* begin Materials provided *

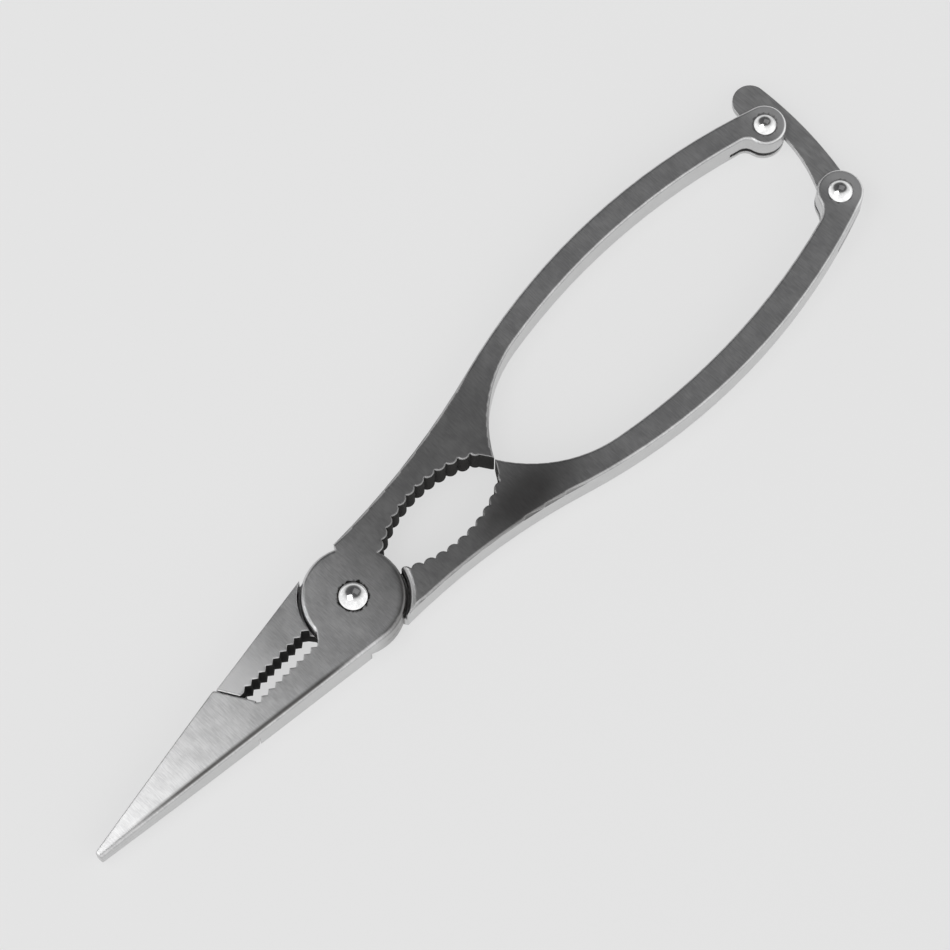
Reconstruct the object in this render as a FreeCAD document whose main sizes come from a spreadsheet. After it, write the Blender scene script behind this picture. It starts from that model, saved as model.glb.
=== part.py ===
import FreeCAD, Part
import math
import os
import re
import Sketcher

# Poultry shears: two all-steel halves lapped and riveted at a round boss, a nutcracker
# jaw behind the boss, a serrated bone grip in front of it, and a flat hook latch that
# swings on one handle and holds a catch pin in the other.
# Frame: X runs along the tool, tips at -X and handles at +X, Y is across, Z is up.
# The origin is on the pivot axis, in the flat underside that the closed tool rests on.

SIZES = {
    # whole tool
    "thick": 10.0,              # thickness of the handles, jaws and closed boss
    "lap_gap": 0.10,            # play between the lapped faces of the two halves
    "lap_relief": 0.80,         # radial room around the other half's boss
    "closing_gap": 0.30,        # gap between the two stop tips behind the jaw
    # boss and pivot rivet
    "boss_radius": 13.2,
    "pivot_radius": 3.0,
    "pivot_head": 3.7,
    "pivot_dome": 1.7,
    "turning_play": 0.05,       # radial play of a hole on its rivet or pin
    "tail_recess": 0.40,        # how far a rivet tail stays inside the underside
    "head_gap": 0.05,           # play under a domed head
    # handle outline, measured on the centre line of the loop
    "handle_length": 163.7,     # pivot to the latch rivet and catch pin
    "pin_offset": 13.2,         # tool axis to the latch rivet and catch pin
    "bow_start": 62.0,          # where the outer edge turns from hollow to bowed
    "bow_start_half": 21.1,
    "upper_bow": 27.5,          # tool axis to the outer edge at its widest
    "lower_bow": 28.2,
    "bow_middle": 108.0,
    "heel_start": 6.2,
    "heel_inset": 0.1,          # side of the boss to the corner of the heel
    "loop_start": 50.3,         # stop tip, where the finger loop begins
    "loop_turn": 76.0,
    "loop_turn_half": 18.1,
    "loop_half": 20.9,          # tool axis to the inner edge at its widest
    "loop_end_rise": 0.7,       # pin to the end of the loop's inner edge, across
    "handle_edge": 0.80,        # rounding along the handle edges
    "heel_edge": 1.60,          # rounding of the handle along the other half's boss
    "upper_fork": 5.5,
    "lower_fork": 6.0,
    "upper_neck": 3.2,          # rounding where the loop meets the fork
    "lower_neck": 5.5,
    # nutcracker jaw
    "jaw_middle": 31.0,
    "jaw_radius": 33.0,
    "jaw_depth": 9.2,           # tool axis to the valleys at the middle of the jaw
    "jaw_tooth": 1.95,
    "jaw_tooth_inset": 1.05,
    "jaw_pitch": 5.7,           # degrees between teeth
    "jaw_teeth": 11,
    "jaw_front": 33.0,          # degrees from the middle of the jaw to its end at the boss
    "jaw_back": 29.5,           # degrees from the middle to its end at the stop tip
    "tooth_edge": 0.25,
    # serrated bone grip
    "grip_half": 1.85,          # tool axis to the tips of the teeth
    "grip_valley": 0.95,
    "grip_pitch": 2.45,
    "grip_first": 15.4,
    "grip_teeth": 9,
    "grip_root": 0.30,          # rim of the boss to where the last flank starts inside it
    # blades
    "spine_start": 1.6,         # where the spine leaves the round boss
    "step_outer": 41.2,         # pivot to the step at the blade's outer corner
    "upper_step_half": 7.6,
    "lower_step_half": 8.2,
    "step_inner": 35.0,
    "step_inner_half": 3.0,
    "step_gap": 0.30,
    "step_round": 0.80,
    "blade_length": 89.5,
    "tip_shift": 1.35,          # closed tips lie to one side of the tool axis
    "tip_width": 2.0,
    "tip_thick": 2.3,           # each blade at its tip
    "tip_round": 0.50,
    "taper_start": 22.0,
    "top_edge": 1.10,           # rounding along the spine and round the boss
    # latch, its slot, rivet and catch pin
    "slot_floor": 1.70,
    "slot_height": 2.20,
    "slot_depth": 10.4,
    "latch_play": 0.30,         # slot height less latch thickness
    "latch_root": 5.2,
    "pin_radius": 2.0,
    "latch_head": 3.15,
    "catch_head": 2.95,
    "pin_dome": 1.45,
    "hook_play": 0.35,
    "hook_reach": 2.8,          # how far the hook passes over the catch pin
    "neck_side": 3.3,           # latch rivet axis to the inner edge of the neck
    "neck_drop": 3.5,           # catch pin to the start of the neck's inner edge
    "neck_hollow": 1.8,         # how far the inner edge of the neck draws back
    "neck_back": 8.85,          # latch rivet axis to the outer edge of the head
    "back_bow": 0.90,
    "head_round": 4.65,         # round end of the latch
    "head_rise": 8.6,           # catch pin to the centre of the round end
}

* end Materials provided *
* begin Materials provided *

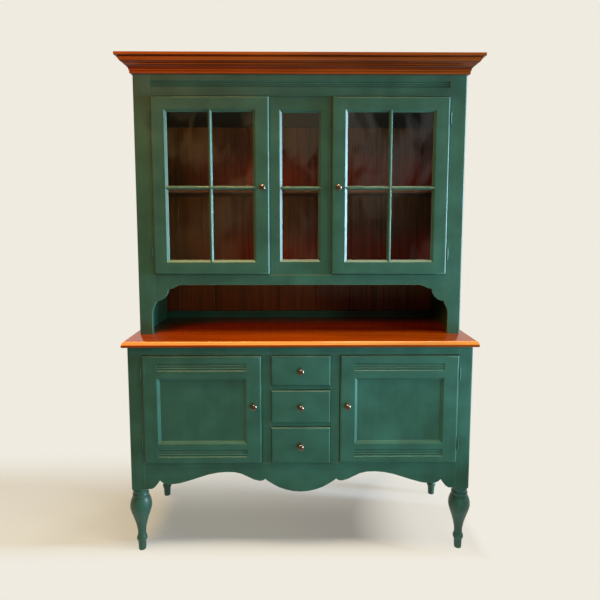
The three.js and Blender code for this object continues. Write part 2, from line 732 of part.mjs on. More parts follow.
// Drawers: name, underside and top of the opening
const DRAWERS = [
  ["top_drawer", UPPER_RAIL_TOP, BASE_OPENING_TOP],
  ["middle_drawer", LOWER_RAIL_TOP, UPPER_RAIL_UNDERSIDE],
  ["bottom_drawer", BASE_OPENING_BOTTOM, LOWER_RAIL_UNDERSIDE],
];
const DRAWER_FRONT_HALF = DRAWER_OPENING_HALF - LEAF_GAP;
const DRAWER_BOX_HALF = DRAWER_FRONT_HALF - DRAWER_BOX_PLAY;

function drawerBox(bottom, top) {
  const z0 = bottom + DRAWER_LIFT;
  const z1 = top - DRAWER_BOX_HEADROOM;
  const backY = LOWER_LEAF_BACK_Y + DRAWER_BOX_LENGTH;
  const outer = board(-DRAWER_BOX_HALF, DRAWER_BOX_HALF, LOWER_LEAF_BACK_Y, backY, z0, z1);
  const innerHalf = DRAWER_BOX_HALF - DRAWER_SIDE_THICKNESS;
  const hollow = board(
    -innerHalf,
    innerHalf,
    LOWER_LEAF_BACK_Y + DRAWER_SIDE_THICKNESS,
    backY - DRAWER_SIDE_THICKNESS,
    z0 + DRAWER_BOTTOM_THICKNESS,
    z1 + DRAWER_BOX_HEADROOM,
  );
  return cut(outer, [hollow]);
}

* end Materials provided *

== Aim of the exercise ==
Extract, word for word, the line containing "Reconstruct the object", the line containing "# The origin", and every line between them.

== Reply ==
Reconstruct the object in this render as a FreeCAD document whose main sizes come from a spreadsheet. After it, write the Blender scene script behind this picture. It starts from that model, saved as model.glb.
=== part.py ===
import FreeCAD, Part
import math
import os
import re
import Sketcher

# Poultry shears: two all-steel halves lapped and riveted at a round boss, a nutcracker
# jaw behind the boss, a serrated bone grip in front of it, and a flat hook latch that
# swings on one handle and holds a catch pin in the other.
# Frame: X runs along the tool, tips at -X and handles at +X, Y is across, Z is up.
# The origin is on the pivot axis, in the flat underside that the closed tool rests on.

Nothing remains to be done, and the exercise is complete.